Окончательно продрогнув в своем тонком халатике, она точным броском отправила окурок в спутанные голые ветки шиповника и, обхватив себя руками, поспешила ко входу в отделение.
После того, как Марина немного успокоилась, она вспомнила слова Павла об Андрее. Что он тоже… Марина прибавила шагу и уже через пять минут была перед входом в его палату. Остановилась на пороге, наблюдая, как Алина переодевает пациента.
– Почему вы не закрыли дверь? – с возмущением спросила она, заметив на себе почти отчаянный взгляд Ковалевича. Ларина вдруг опустила глаза.
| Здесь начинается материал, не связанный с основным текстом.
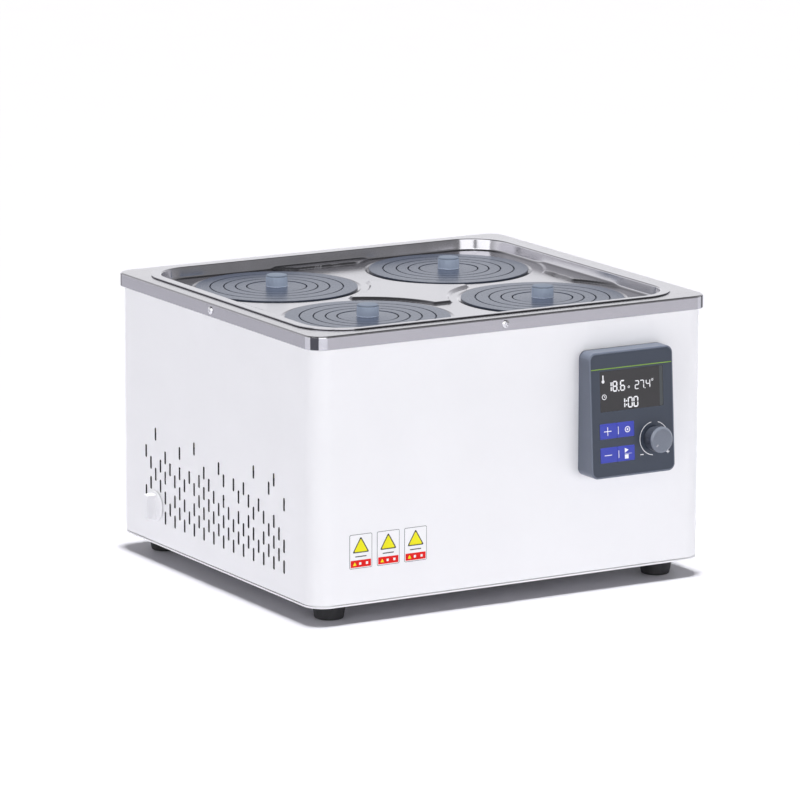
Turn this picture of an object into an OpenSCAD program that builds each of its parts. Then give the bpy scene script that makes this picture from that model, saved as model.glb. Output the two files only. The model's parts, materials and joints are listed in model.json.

Пока застигнутая врасплох Алина спешно пыталась натянуть на него длинную больничную рубашку. Закончив, девушка, не глядя на доктора, поспешила покинуть палату, но Марина вышла следом.
– Вы считаете, раз он нуждается в вашей помощи – можно делать это при всех? Мол он же привык. Чего такого? Еще раз такое увижу, поставлю вопрос о вашей компетенции.
– Простите, – зло бросила ей медсестра и поспешила ретироваться.
– Спасибо, – тихо сказал Андрей, когда Марина вернулась в палату.
– Это стандартные инструкции. Благодарите не меня, а наше законодательство.
– Что, есть закон о правах инвалидов? – пытаясь побороть спонтанную неловкость, продолжил Андрей.
– Поверьте мне, он есть.
Марина с несвойственной ей бесцеремонностью подошла к пациенту, и принялась ощупывать, поворачивать и сгибать его ногу.
Андрей молча наблюдал за ней. Ларина старалась не встречаться с ним взглядом, не хотела, чтобы он видел ее раздражение.
– Ковалевич, вам как можно скорее нужно начать курс массажа и физиотерапии.
Заглядывая Андрею в глаза, Марина никак не могла понять, что же так привлекает ее внимание. Почему она не может перестать разглядывать его. И только сейчас сообразила – глаза его светились изнутри. Такой небольшой светящийся островок, как утонувшее в синеве моря солнце.